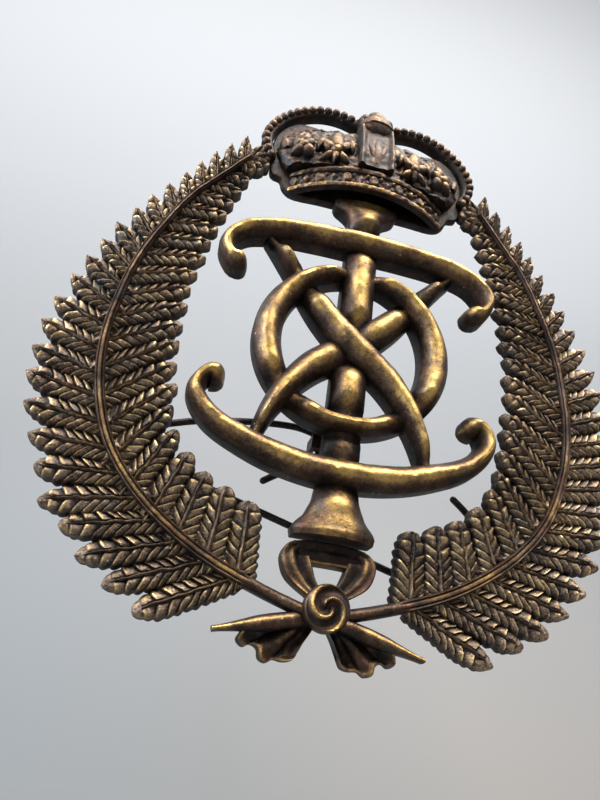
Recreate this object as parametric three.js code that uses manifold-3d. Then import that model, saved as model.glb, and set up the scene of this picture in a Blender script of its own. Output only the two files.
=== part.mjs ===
// Cap badge: a crown over a wreath of two fern fronds, tied below with a ribbon bow. Inside the
// wreath is an ornament of interlaced straps, and behind it a bent-wire keeper on a hinge lug.
// Millimetres. +X is to the right as the badge is seen, +Z is up towards the crown, and the
// face looks along -Y. The back of the wreath and of the crown lies in the plane y = 0.

import * as THREE from 'three';
import { mergeVertices } from 'three/addons/utils/BufferGeometryUtils.js';
import Module from 'manifold-3d';

const wasm = await Module();
wasm.setup();

// Driving dimensions, in millimetres.
const GAP = 0.3; // clearance left between neighbouring pieces
const PLATE_FRONT = -2.1; // front of the frond plates
const STRAP_BACK = -0.6; // the ornament's straps run from here ...
const STRAP_FRONT = -5.6; // ... to here
const STRAP_BEVEL = 0.8;
const STAFF_BEVEL = 0.5;
const STEM_BACK = -1.2; // the stems' free ends, below the wreath
const STEM_FRONT = -3.3;
const RING_CENTRE = [0, -1.2];
const RING_RADIUS = 12.6; // to the middle of the ring's strap
const RING_HALF = 1.35; // half its width at its top and foot ...
const RING_SWELL = 0.75; // ... and how much it gains towards its left and right
const RING_SIDES = 48;
const LEAVES_OUTSIDE = 24; // on the outer side of each frond
const LEAVES_INSIDE = 21;
const CROWN_PLATE_FRONT = -1.6;
const CROWN_BOTTOM = 26.2;
const BAND_TOP = 30.4;
const BAND_RADIUS = 20.3; // of the band's outer face, seen from above
const BAND_WALL = 1.2;
const BAND_HALF_CHORD = 13.3;
const CAP_RADIUS = 36.5; // of the crown cap's curved front, seen from above
const CAP_FRONT = -6.2;
const ORNAMENT_DEPTH = 1;
const RIB_HALF = 2.9;
const WIRE_RADIUS = 0.5;
const WIRE_Y = 2.7; // the keeper lies this far behind the wreath's back
const FORK_SLOT_HALF = 0.95;
const PIVOT_X = -27.6; // the keeper's hinge axis is vertical
const PIVOT_Z = -19.8;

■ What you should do
Exactly as they appear, please write out the lines from the opening of the listing above down to the line containing "wasm.setup();", with both end lines included.

■ Exercise solution
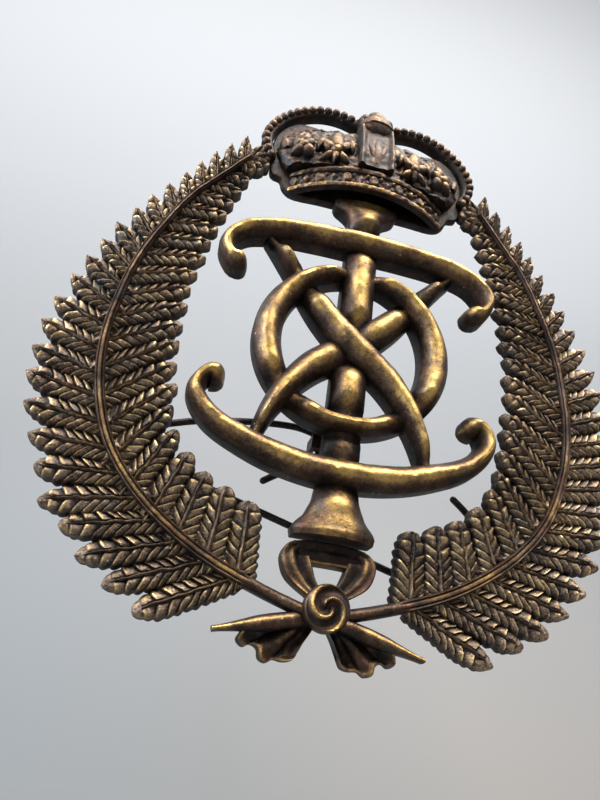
Recreate this object as parametric three.js code that uses manifold-3d. Then import that model, saved as model.glb, and set up the scene of this picture in a Blender script of its own. Output only the two files.
=== part.mjs ===
// Cap badge: a crown over a wreath of two fern fronds, tied below with a ribbon bow. Inside the
// wreath is an ornament of interlaced straps, and behind it a bent-wire keeper on a hinge lug.
// Millimetres. +X is to the right as the badge is seen, +Z is up towards the crown, and the
// face looks along -Y. The back of the wreath and of the crown lies in the plane y = 0.

import * as THREE from 'three';
import { mergeVertices } from 'three/addons/utils/BufferGeometryUtils.js';
import Module from 'manifold-3d';

const wasm = await Module();
wasm.setup();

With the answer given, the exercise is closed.